Devon Scott has walked the runway for Armani and Dior, but the successful male model and aspiring actor references Landers (as in Ann) over Lagerfeld in conversation – a practice influenced by a childhood in a strict, but supportive, military household with parents who routinely left motivational messages on his pillow. 

    Scott, 24, cites their example as a motivating factor in avoiding the shallow excesses associated with his industry. “Everybody in my family has always told me that as long as you know where you’ve been, you always know where you’re going. I know where I’ve come from so, for me, to try to be someone else and look like this or be like this doesn’t mean everything.” 

    Another influence has been Scott’s mentor, Duane West, a prominent motivational speaker he met in Atlanta two years ago. Says Scott, “We passed each other in the gym and we spoke. I knew who he was because he does the Maury Povich show and you’ll see him on there talking to kids who are coming from battered households.” West, who had once been a celebrity fitness trainer, began workout sessions with Scott, providing a disciplined example that even led Scott, who was an occasional social drinker, to quit alto-gether. (West says that a par-ticularly brutal training day after Scott had gone out the night before ultimately encouraged this decision.) 

    Scott realized he also wanted to provide mentorship to others, and a year and a half ago Scott and West co-founded Teen Focus, an upbeat magazine geared towards a teen audience, but also written and managed by kids (ages 7 to 19) themselves. “They’re doing marketing, adver-tising, providing different concepts as far as layout. They’re becoming entrepreneurs at a very early age,” he says. The magazine is set to debut this spring (the pair are still seeking additional sponsors) and a TV magazine component has begun airing on Georgia public television. 

    The kids have the opportunity to interview inspirational business and community leaders, going to their offices and even sitting in their chairs. “They realize that if I follow these steps, keep the faith, and am able to overcome adversity, then I have the opportunity to sit in the same chair.” Scott’s own journey has involved a measure of each. 

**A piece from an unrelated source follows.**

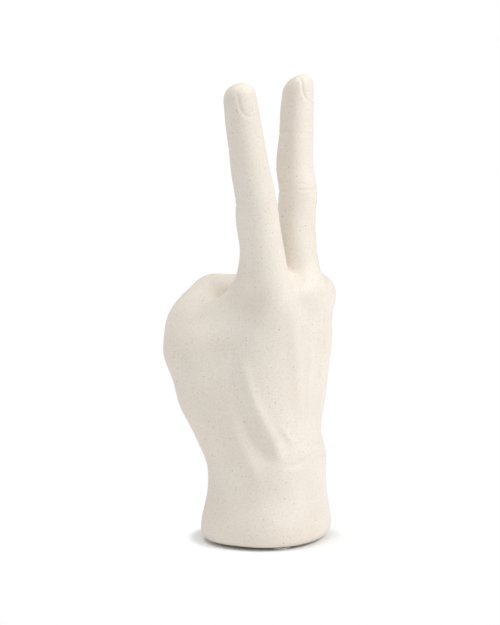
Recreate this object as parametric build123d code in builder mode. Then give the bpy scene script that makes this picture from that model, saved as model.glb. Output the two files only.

    The native of High Point, N.C., (the hometown of American Idol Fantasia Barrino, he notes) was offered the opportunity to model after high school, but decided he wanted to be the first in his family to go directly to college. “I wanted something to step up on,” says the perennial optimist, who uses the term in place of the more negative “fall back on.”
 
    He left his small, tight-knit community, and traveled to Marine Military Academy in Harlingen, Texas, on a track and football scholarship. “In high school I was an average talent but I had a work ethic above other classmates that allowed me to work hard and put up with the losses.” 

    During his time at the academy he also honed a disciplined approach that includes a 6 a.m. start to the day (four years of a 5:30 a.m. “wake-up call” of loud horns will do that). His daily routine includes a trip to the gym, 30-45 minutes writing in a journal, and a call to his parents, even as his work has become increasingly time-consuming. 

    Since moving to the highly competitive New York market this summer, Scott has balanced casting calls, acting classes, and part-time jobs to help pay rent with his work at Teen Focus

    Current Teen Focus activities include setting up an escrow account that will aid program participants in obtaining the necessary funds for college and provide assistance for cost-prohibitive events like prom, although Scott stresses the program is geared toward kids in any financial demographic. “I feel you have kids from households with lots of money also lacking love and support.” 

    West – who serves as personal mentor, as well as business partner, to Scott – also notes that Scott sends a powerful message to kids that they shouldn’t neglect their educa-tion in pursuing a dream. “Many of these kids feel they’ll lose the opportunity. We use Devon as an example because he’s gotten his degree and it’s an asset and shows he has much more to offer.” 

    Does Scott worry that the modeling industry perpetuates a beauty myth that conflicts with his upbeat, positive message? “I think about it sometimes. People say it’s based on your looks, but I get more jobs on my personality. Each character I’m portraying or becoming excites me. It’s about longevity for me.” 

    Scott recently landed his first national commercial (a promo for ABC’s The Bachelorette) although he admits that New York has been a “big challenge,” financially and otherwise. “I’m out there pounding the pavement.” Then he quickly brushes aside this momentary complaint to share his motto. “Expect trouble as an inevitable part of life and when it comes, hold your head high, look it squarely in the eye and say ‘I will be bigger than you. You cannot defeat me.’” The author of that? Ann Landers.